For in the Christ Jesus, neither circumcision nor non-circumcision is worth anything, but faith is working through love.
Notice: a few verses ago, he said that circumcision renders you useless for Christ. How to square that with this passage? The difference could easily be that above, he’s talking about those who accept circumcision as a necessary precursor to becoming a follower of Jesus. Here, OTOH, he’s talking about those born into Judaism, as he was. If it was your state from birth, well, there’s nothing to be done, and it’s irrelevant. However, the warning is that one is not to accept circumcion as an adult in order to become a follower of Jesus.
IOW, the Galatians are Gentiles.
<< δι’ ἀγάπης >> Greek famously has four words that can be legitimately translated as ‘love.’ The first, of course, is Eros; this describes erotic love. Another is << φιλία >>, the ‘brotherly love’ that we encountered in 1 Thess 4:9; and, it’s the ‘brotherly love’ in the city of Philadelphia. The third is << ἀγάπη >>. The fourth is << χάρις / χάριτας >> and it doesn’t necessarily get translated as ‘love.’ We discussed this in relation to grace, doing a compare & contrast between ‘grace’, the Latin << gratia >> and << χάρις / χάριτας >>. This, whether obviously or not, the root of “charity”. In fact, it’s as much direct transliteration as root.
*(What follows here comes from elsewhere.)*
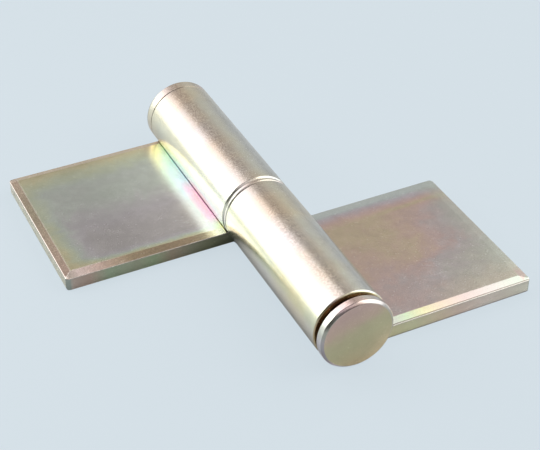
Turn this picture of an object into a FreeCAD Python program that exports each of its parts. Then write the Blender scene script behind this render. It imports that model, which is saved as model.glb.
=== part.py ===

In the old days, the translation of 1 Cor [ ] was ‘faith, hope, and charity, the greatest of these being charity.’ Now, the last word is usually rendered ‘love,’ which throws a whole new slant onto the passage.
But getting back to the word in this paragraph,<< ἀγάπη >>. This excludes erotic love, and brotherly love, and, possibly, what we would call ‘charity.’ So, presumably, it would include all else, such as the love of a parent for a child. That is probably the sense we encounter here.
6 Nam in Christo Iesu neque circumcisio aliquid valet neque praeputium, sed fides, quae per caritatem operatur.
7Ἐτρέχετε καλῶς: τίς ὑμᾶς ἐνέκοψεν [τῇ] ἀληθείᾳ μὴ πείθεσθαι;
You ran well. Who hindered you from the truth to be obedient? ( who hindered you from being persuaded by = obeying/following the truth?)
Again, seems to be excoriating those who have gone over to the gospel of the James Gang.
7 Currebatis bene; quis vos impedivit veritati non oboedire?
8ἡ πεισμονὴ οὐκ ἐκ τοῦ καλοῦντος ὑμᾶς.
The persuasion is not from the one calling you.
The argument of the James Gang, IOW, is not from God. For God is the one calling them.
8 Haec persuasio non est ex eo, qui vocat vos.
9μικρὰ ζύμη ὅλον τὸ φύραμα ζυμοῖ.
A little yeast leavens the whole lump ( lit = ‘lump’, as in ‘lump of dough.’ Implication = ‘loaf’.)
Sort of saying, one bad apple spoils the bunch. A little of this yeast of the Judaizers is enough to penetrate (and spoil?) the whole crowd.
9 Modicum fermentum totam massam corrumpit.
10ἐγὼ πέποιθα εἰς ὑμᾶς ἐν κυρίῳ ὅτι οὐδὲν ἄλλο φρονήσετε: ὁ δὲ ταράσσων ὑμᾶς βαστάσει τὸ κρίμα, ὅστις ἐὰν ᾖ.
I have been persuaded towards you in the lord, that you think nothing else. The one disturbing you will bear the judgement, whoever he is.
The verb << πέποιθα ( = πέιθω0 >> here is interesting. In Classical usage, it means ‘to persuade’, or in the passive ‘to be persuaded.’ This definition holds for most of the NT as well, with, of course, the exception of Paul. In Paul, it often means ‘to have confidence.’ This is what the Latin ‘confido’ shows. One can see the logic behind the development, but it’s interesting how Paul—or his translators—have their own peculiar meanings of what are fairly standard Greek words. But then, it’s exactly the words that get used the most that evolve the most. Right?
“Whoever he is.” Like Paul does not know? Have the Galatians not ratted the guy out? But then, it’s possible that Paul doesn’t know. He’s writing in response to a development that occurred after he left the Galatians. He has heard reports of some of the Galatians, at least, going over to the side of the James Gang, and he’s writing in response to this development. So, the corruption having occurred when he was not there, he may not know who the corrupter was.
10 Ego confido in vobis in Domino, quod nihil aliud sapietis; qui autem conturbat vos, portabit iudicium, quicumque est ille.